Francis noted that just as in the early church, in the church today “there can be a rigid way of considering things, that can mortify the patience of God.

Pope Francis then addressed the dominant rigid model of church, in which bishops and priests tend to see themselves as the teachers and everyone else is expected to follow. He implied that the synodal process aims to reshape this way of understanding the church, “because it brings about listening to all of the baptized, who are the subject of the sensus fidei [sense of faith] that is infallible in believing.” But, he added, “there is no sensus fidei without participation in the life of the church.”

Significantly, Francis said: “There is much resistance to overcome the image of a church rigidly divided between leaders and subordinates, between those who teach and those who have to learn, forgetting that God likes to overturn positions. Walking together discovers horizontality rather than verticality as its line.”

“The pastors walk with the people, sometimes ahead of them, sometimes in the middle, sometimes behind,” he said. “Ahead to guide, in the midst to encourage and not forget the smell of the sheep, behind because the people have a ‘nose,’ the nose to find new ways for the journey or to find again the lost path.” But in terms of having “a nose,” Francis said, “we should remember that we are all sheep with respect to the Shepherd, who is the Lord.”

Pope Francis said “there will always be discussions” in the church, “but the solutions are to be found in the Word of God and in his voices in the midst of us; praying and opening our eyes to all that surrounds us; practicing a life faithful to the Gospel; interrogating revelation according to ‘a pilgrim hermeneutic’ that ‘knows how to safeguard’ the journey begun in the Acts of the Apostles. Otherwise, we humiliate the Holy Spirit.” He recalled how Gustav Mahler, the great 19th-century composer, held that fidelity to tradition “does not consist in worship of ashes but in preservation of fire.”

“There is much resistance to overcome the image of a church rigidly divided between leaders and subordinates, between those who teach and those who have to learn.”

In his talk—given to the Diocese of Rome but also implicitly addressed to dioceses worldwide—Francis told the faithful that they should feel themselves as “part of the one great people of God destined for the divine promises.” We should not view this as an exclusive prize that we have won, but rather “as a gift...which we have received for all, as a responsibility.” This is the responsibility “to witness in deeds and not only in words to the wonders of God which, if they are known, could help people to discover his existence and accept his salvation.”

He said God’s will that all people may be saved through the incarnation of his Son is offered “through the mediation of the church, so that all may become his sons and daughters.... In this way, the universal reconciliation between God and humanity is brought about.”

The church should feel that it is chosen for this task, Francis said. He added that he wrote his encyclical “Fratelli Tutti” because “the aim of the church today is to be a school of fraternity.”

“I have come here to encourage you to take this synodal process seriously, and to tell you that the Holy Spirit needs you.”

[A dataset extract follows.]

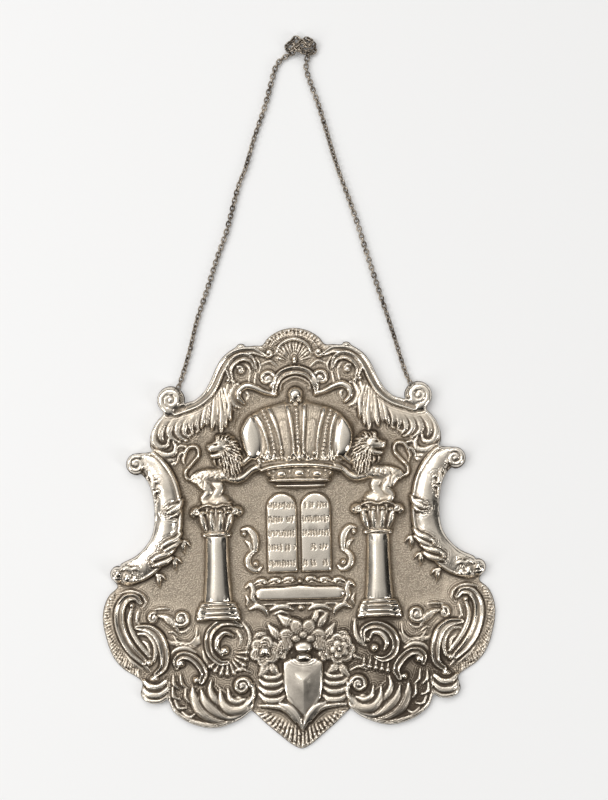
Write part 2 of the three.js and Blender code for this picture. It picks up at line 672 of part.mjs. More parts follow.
// Polished oblong plaque in a scrolled frame
function cartouche() {
  const half = [[-30, -46.6], [-33, -42], [-29, -37.2], [-12, -37.6], [0, -36.4]];
  const outline = [...half, ...half.slice(0, -1).reverse().map(([x, y]) => [-x, y])];
  return [
    plateau(outline.map(([x, y]) => [x + MIDDLE, y]), 4.6, 1),
    stroke([[-31 + MIDDLE, -35.4, 1, 3.4], [MIDDLE, -33.4, 2.4, 5], [31 + MIDDLE, -35.4, 1, 3.4]]),
    ...pair([
      { knots: [[-40.6, -36.4, 0.9, 3], [-36, -37, 1.8, 4.4], [-33.4, -48.6, 1.2, 3.8]] },
      { knots: [[-38.4, -53, 0.9, 3], [-31, -51.4, 1.9, 4.2], [-25.4, -57.8, 0.9, 3]] },
      { knots: [[-23, -54, 1, 3.4], [-13, -50.4, 2, 4.6], [-6, -53, 1.2, 3.8]] },
      { knots: [[-44, 2, 1.2, 3.4], [-39.6, 6.6, 1.9, 4.4], [-36, -6, 1.6, 4]] },
      { knots: [[-30.6, -9.4, 1.2, 3.6], [-39, -14.6, 2, 4.6], [-31.6, -23, 1.3, 3.8]] },
    ], MIDDLE),
    dome(MIDDLE + 1, -52.4, 3, 2.2, 4.8, { profile: BEAD }),
  ];
}

// Tablets of the Law: two round headed plaques
function tablets() {
  const radius = TABLET_WIDTH / 2;
  const solids = [];
  for (const side of [-1, 1]) {
    const x = MIDDLE + side * (TABLET_GAP / 2 + radius);
    const outline = [[x + radius, TABLET_FOOT]];
    const arcs = 7;
    for (let i = 0; i <= arcs; i += 1) {
      const angle = (Math.PI * i) / arcs;
      outline.push([x + radius * Math.cos(angle), TABLET_TOP - radius + radius * Math.sin(angle)]);
    }
    outline.push([x - radius, TABLET_FOOT]);
    solids.push(plateau(outline, TABLET_RISE, 0.9));
  }
  return solids;
}

// Half round columns with moulded bases and leafy capitals
function columns() {
  const arch = (y, half, rib, high) => [
    [COLUMN_X - half, y - 0.6, rib, 0.6 * high], [COLUMN_X, y, rib, high],
    [COLUMN_X + half, y - 0.6, rib, 0.6 * high],
  ];
  return pair([
    { knots: [[COLUMN_X, COLUMN_TOP, 8, 8.6], [COLUMN_X, COLUMN_FOOT, 9.8, 9.8]], form: HALF_ROUND },
    { knots: arch(-53.4, 15, 6.2, 12), form: BASE_MOULDING },
    { knots: arch(5.4, 11, 1.5, 10.4) },
    {
      knots: [
        [COLUMN_X, 6, 8.6, 9.6], [COLUMN_X, 13, 10.6, 12], [COLUMN_X, 20, 11.4, 11],
        [COLUMN_X, 21, 13.4, 9.6],
      ],
      form: LEAFY,
    },
    {
      knots: [
        [COLUMN_X - 14, 23.6, 2.2, 8], [COLUMN_X, 24, 2.6, 10], [COLUMN_X + 14, 23.6, 2.2, 8],
      ],
      form: ROUND,
    },
    { knots: [[-72.8, 20, 1.8, 8.4], [-77, 22.6, 2.2, 8.4], [-79.4, 18.8, 1.4, 6.4]] },
    { knots: [[-50.4, 21, 1.8, 8.4], [-45.4, 23.6, 2.2, 8.2], [-41, 20.2, 1.2, 5.6]] },
  ]);
}

// Rampant lions with turned heads, each with its paws on the crown and on a capital
function lions() {
  return [
    ...pair([
      {
        knots: [
          [-79, 46.6, 3, 5], [-68, 50.4, 5, 7.8], [-55, 55, 6.8, 9.6], [-48.6, 69, 5, 8.4],
        ],
        form: ROUND,
      },
      { knots: [[-74.6, 46, 3.8, 6.8], [-66.6, 37, 1.8, 5.4]] },
      { knots: [[-67, 37, 1.8, 5], [-71.4, 31.4, 2.6, 5.6], [-62.6, 24.8, 2, 6.6]] },
      { knots: [[-63.6, 47, 3, 6.4], [-59, 39.6, 2, 5.2], [-63, 32, 1.8, 4.8], [-53.6, 25.6, 1.8, 6.2]] },
      { knots: [[-53.4, 49.6, 3, 7], [-45, 46, 2.2, 5.8], [-35.6, 53, 1.8, 5.6], [-29.6, 55.6, 1.8, 5.8]] },
      {
        knots: [
          [-78, 46.6, 1.3, 4], [-84.6, 50, 1.3, 3.8], [-79.4, 59, 1.3, 3.8], [-74.6, 67, 1.3, 3.8],
          [-79.4, 72.4, 1.3, 3.8], [-84.6, 68, 1.3, 3.8],
        ],
      },
      { knots: [[-83.4, 69.6, 1, 3.4], [-87.6, 65, 2.2, 4], [-88, 58.6, 0.6, 2.8]] },
      {
        knots: [
          [-62.6, 78, 1.4, 6, 4], [-51, 79, 3, 8, 3], [-43.4, 66.6, 2.8, 7.6, 3], [-45, 54, 1.2, 5, 3],
        ],
      },
      { knots: [[-55, 75, 1.4, 8, 6], [-49.4, 62.6, 2.6, 11.4, 7.6], [-51, 49, 1.2, 7.4, 5.6]] },
    ]),
    ...domePair([[-61.6, 68.4, 7.4, 7.8, 11]]),
    ...domePair([[-64.6, 64.6, 3.6, 3.4, 12.4]], 0, { wall: 8 }),
    ...domePair([[-56.6, 75.6, 2.4, 2.4, 10.4]], 0, { profile: BEAD, wall: 6 }),
  ];
}

// Crown: a swelling body under polished and beaded ribs, with its orb and circlet

function crownHeight(x, y) {
  const row = Math.max(1, CROWN.findIndex((knot) => knot[1] >= y));
  const [low, high] = [CROWN[row - 1], CROWN[row]];
  const share = THREE.MathUtils.clamp((y - low[1]) / (high[1] - low[1]), 0, 1);
  const half = THREE.MathUtils.lerp(low[2], high[2], share);
  const top = THREE.MathUtils.lerp(low[3], high[3], share);
  const across = THREE.MathUtils.clamp((x - low[0]) / half, -1, 1);
  const spot = Math.max(1, HOOPED.findIndex((point) => point[0] >= across));
  const [left, right] = [HOOPED[spot - 1], HOOPED[spot]];
  const level = THREE.MathUtils.mapLinear(across, left[0], right[0], left[1], right[1]);
  return SHEET + level * (top - SHEET);
}

function crown() {
  const solids = [stroke(CROWN, HOOPED)];
  for (const across of [-0.43, 0.035, 0.505]) {
    for (const [x, y, half] of CROWN.slice(1, 4)) {
      const middle = x + across * half;
      const surface = crownHeight(middle, y);
      const bead = { sides: 4, profile: BEAD, wall: surface - 0.8 };
      solids.push(dome(middle, y, 2.3, 3.2, surface + 1.9, bead));
    }
  }
  for (const [x, y, r] of [[0.2, 109.6, 5], [-3.2, 105.6, 2.8], [3.6, 105.6, 2.8]]) {
    solids.push(dome(x, y, r, r, 8.4 + 0.3 * r));
  }
  solids.push(stroke([
    [-24, 46.4, 7.4, 5], [-13, 48.2, 8.2, 11], [2, 49, 8.4, 13.4], [17, 48.2, 8.2, 11], [28, 46.4, 7.4, 5],
  ], CIRCLET));
  const pearls = 7;
  for (let i = 0; i < pearls; i += 1) {
    const share = (2 * i) / (pearls - 1) - 1;
    const [x, y] = [1.6 + 33 * share, 61.6 - 2.4 * share * share + (i % 2 ? 2.6 : 0)];
    const surface = crownHeight(x, y);
    solids.push(dome(x, y, 2.4, 2.4, surface + 1.8, { sides: 5, profile: BEAD, wall: surface - 0.9 }));
  }
  return solids;
}

// Hollows of the back, under the high forms, and the way out for the chain

function core(knots, form) {
  const inset = knots.map(([x, y, half, height]) => [x, y, half - OVER_HOLLOW, height - OVER_HOLLOW]);
  return stroke(inset, form, { foot: -1 });
}

function hollows() {
  const crownCore = CROWN.slice(0, -1).map(([x, y, half, height]) => [x, y, half - 1, 0.86 * height]);
  const columnCore = [[COLUMN_X, COLUMN_TOP - 3, 8, 8.6], [COLUMN_X, COLUMN_FOOT + 3, 9.6, 9.6]];
  const bandCore = CRESCENT.slice(1);
  const { x, y, r } = TOP_VOLUTE;
  const solids = [core(crownCore, HALF_ROUND)];
  for (const side of [1, -1]) {
    const turned = (knots) => knots.map(([kx, ...rest]) => [side * kx, ...rest]);
    solids.push(core(turned(columnCore), ROUND));
    solids.push(core(turned(bandCore), ROUND));
    solids.push(disc(side * x, y, r - OVER_HOLLOW, -1, VOLUTE_ROOM, 12));
    const way = new THREE.BoxGeometry(14, CHAIN + 2.2, VOLUTE_ROOM + 1);
    way.translate(8, 0, (VOLUTE_ROOM - 1) / 2);
    way.rotateZ(side < 0 ? Math.PI - CHAIN_ANGLE : CHAIN_ANGLE);
    way.translate(side * x, y, 0);
    solids.push(toSolid(way));
  }
  return solids;
}

// Chain: it lies on the table from one loop round to the other, with a knot of
// slack at the top. The two runs leave the volutes at this angle.
const CHAIN_ANGLE = THREE.MathUtils.degToRad(58);
const CHAIN_LEFT = [
  [-91.5, 112.15], [-89.6, 115.4], [-86.6, 122], [-79.6, 144], [-73.4, 167.6], [-63.8, 195],
  [-56.6, 216.2], [-49.4, 235.2],
  [-39.9, 268.7], [-33.7, 283.8], [-26.4, 307.4], [-18.1, 330.1], [-13, 347.7], [-9.4, 359.6],
  [-5.4, 365.4], [-0.9, 368],
];
const CHAIN_RIGHT = [
  [91.5, 112.15], [89.6, 115.4], [86.6, 121], [82, 135.2], [75.8, 156.8], [66.7, 186], [61.3, 203.8],
  [56.7, 219.2], [50.3, 241.1],
  [43.9, 260.7], [36.5, 282.3], [28.3, 311.6], [23.8, 327.8], [17.4, 347], [14, 359], [11.9, 365.6],
];
const CHAIN_STEPS = 22;
const KNOT_OUTLINE = { x: 9.5, y: 375, half: 13, depth: 9 };
const KNOT_HEIGHT = 7.8;
const KNOT_ROUND = 1.4;

// The chain's height above the plane that the shield lies on
const LYING = 0.1;

function chainTube(route) {
  const z = CHAIN / 2 + LYING;
  const path = new THREE.CatmullRomCurve3(route.map(([x, y]) => new THREE.Vector3(x, y, z)));
  const ring = new THREE.Shape();
  const sides = 8;
  for (let i = 0; i < sides; i += 1) {
    const angle = ((i + 0.5) / sides) * 2 * Math.PI;
    const r = CHAIN / 2 / Math.cos(Math.PI / sides);
    ring[i ? 'lineTo' : 'moveTo'](r * Math.cos(angle), r * Math.sin(angle));
  }
  return new THREE.ExtrudeGeometry(ring, { steps: CHAIN_STEPS, bevelEnabled: false, extrudePath: path });
}

function chainKnot() {
  const { x, y, half, depth } = KNOT_OUTLINE;
  const outline = new THREE.Shape();
  outline.absellipse(x, y, half, depth, 0, 2 * Math.PI);
  const options = {
    depth: KNOT_HEIGHT - 2 * KNOT_ROUND, bevelThickness: KNOT_ROUND, bevelSize: KNOT_ROUND,
    bevelOffset: -KNOT_ROUND, bevelSegments: 1, curveSegments: 8,
  };
  const geometry = new THREE.ExtrudeGeometry(outline, options);
  geometry.translate(0, 0, KNOT_ROUND + LYING);
  return geometry;
}

function hangingLoop(side) {
  const ring = new THREE.TorusGeometry(LOOP_RADIUS, WIRE / 2, 5, 8);
  ring.rotateX(Math.PI / 2);
  ring.rotateZ(side * CHAIN_ANGLE);
  const z = VOLUTE_ROOM - LOOP_RADIUS - WIRE / 2 - LOOP_GAP;
  ring.translate(side * (TOP_VOLUTE.x + LOOP_OFFSET.x), TOP_VOLUTE.y + LOOP_OFFSET.y, z);
  return ring;
}

// Assembly

function toGeometry(solid) {
  const { numProp, vertProperties, triVerts } = solid.getMesh();
  const geometry = new THREE.BufferGeometry();
  const points = new Float32Array((vertProperties.length / numProp) * 3);
  for (let i = 0; i < points.length / 3; i += 1) {
    points.set(vertProperties.subarray(i * numProp, i * numProp + 3), 3 * i);
  }
  geometry.setAttribute('position', new THREE.BufferAttribute(points, 3));
  geometry.setIndex(new THREE.BufferAttribute(Uint32Array.from(triVerts), 1));
  return geometry;
}

function shieldGeometry() {
  const edge = outline();
  const raised = [
    crest(), shoulders(), acanthus(), crescents(), fringes(), lobes(), columnScrolls(), tail(),
    heart(), bouquet(), cartouche(), tablets(), columns(), lions(), crown(),
  ].flat();
  const beyond = edge.map(([x, y]) => [x * BEYOND, y * BEYOND]);
  const whole = raised.reduce((sum, solid) => sum.add(solid), plate(beyond, 0, SHEET));
  const trimmed = whole.intersect(plate(edge, -1, HIGHEST));
  return toGeometry(hollows().reduce((rest, solid) => rest.subtract(solid), trimmed));
}

function piece(name, geometry, colour, roughness) {
  const material = new THREE.MeshStandardMaterial({ color: colour, roughness, metalness: 1 });
  const mesh = new THREE.Mesh(geometry, material);
  mesh.name = name;
  return mesh;
}

const torahShield = new THREE.Group();
torahShield.add(
  piece('shield', shieldGeometry(), 0xb9b0a2, 0.3),
  piece('hanging_loop_left', hangingLoop(1), 0x9d968a, 0.4),
  piece('hanging_loop_right', hangingLoop(-1), 0x9d968a, 0.4),
  piece('chain_left', chainTube(CHAIN_LEFT), 0x847d72, 0.45),
  piece('chain_right', chainTube(CHAIN_RIGHT), 0x847d72, 0.45),
  piece('chain_slack', chainKnot(), 0x847d72, 0.45),
);

export default torahShield;
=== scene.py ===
import math

import bpy
import numpy as np
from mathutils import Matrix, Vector


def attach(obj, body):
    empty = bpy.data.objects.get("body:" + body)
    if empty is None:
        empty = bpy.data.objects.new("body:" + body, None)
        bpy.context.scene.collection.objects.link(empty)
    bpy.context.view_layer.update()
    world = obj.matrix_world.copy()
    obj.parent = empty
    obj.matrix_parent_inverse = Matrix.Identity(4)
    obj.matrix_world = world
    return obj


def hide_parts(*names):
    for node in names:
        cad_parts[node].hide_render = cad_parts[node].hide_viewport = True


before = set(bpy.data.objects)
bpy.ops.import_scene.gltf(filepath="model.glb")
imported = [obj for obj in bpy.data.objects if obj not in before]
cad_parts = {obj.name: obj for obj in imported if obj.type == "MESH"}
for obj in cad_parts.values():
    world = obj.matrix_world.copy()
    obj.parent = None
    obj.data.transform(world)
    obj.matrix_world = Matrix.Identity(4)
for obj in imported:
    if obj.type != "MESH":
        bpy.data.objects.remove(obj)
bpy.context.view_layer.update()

# An embossed silver Torah shield and its chain, lying on a pale table.
# Lengths are millimetres in the row frame until a mesh is written, in metres. Angles are degrees.

MM = 0.001

# The sheet: height of its plain ground, thickness, height of its rim, and triangles it is thinned to
SHEET = 1.2
THICKNESS = 1.0
EDGE = 0.75
FACES = 194000

# Grid of the relief: step, and reach from the origin
STEP = 0.5
HALF_X, HALF_Y = 153.0, 164.0

# Middle lines of the lower half, the lions and the crown, which hand work left a little off x = 0
MIDDLE = 1.2
LION_AXIS = 0.6
CROWN_X = 0.9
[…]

He reminded his audience that “the Holy Spirit in his freedom does not know boundaries, and he does not let himself be limited by belonging.”

“If the parish is the house of all in the neighborhood, not an exclusive club, I recommend that you leave the doors and windows open, do not limit yourselves to those who frequent [the parish] or think like you,” the pope said. “Let everyone enter.... Allow yourselves to go out to meet people and to be questioned by people. Let their questions be your questions; allow yourselves to walk together. The Spirit will lead you. Do not be afraid to enter into dialogue; it is the dialogue of salvation.”

Pope Francis concluded his 45-minute talk by telling his audience: “I have come here to encourage you to take this synodal process seriously, and to tell you that the Holy Spirit needs you. Listen to him by listening to yourselves, and do not leave anyone out or behind.”

This, he said, holds not only for those present but for the whole of the church, “which is not strengthened only by reforming structures, giving instructions, offering retreats and conferences or by dint of directives and programs, but by rediscovering that it is a people that desires to walk together, among itself and with humanity.”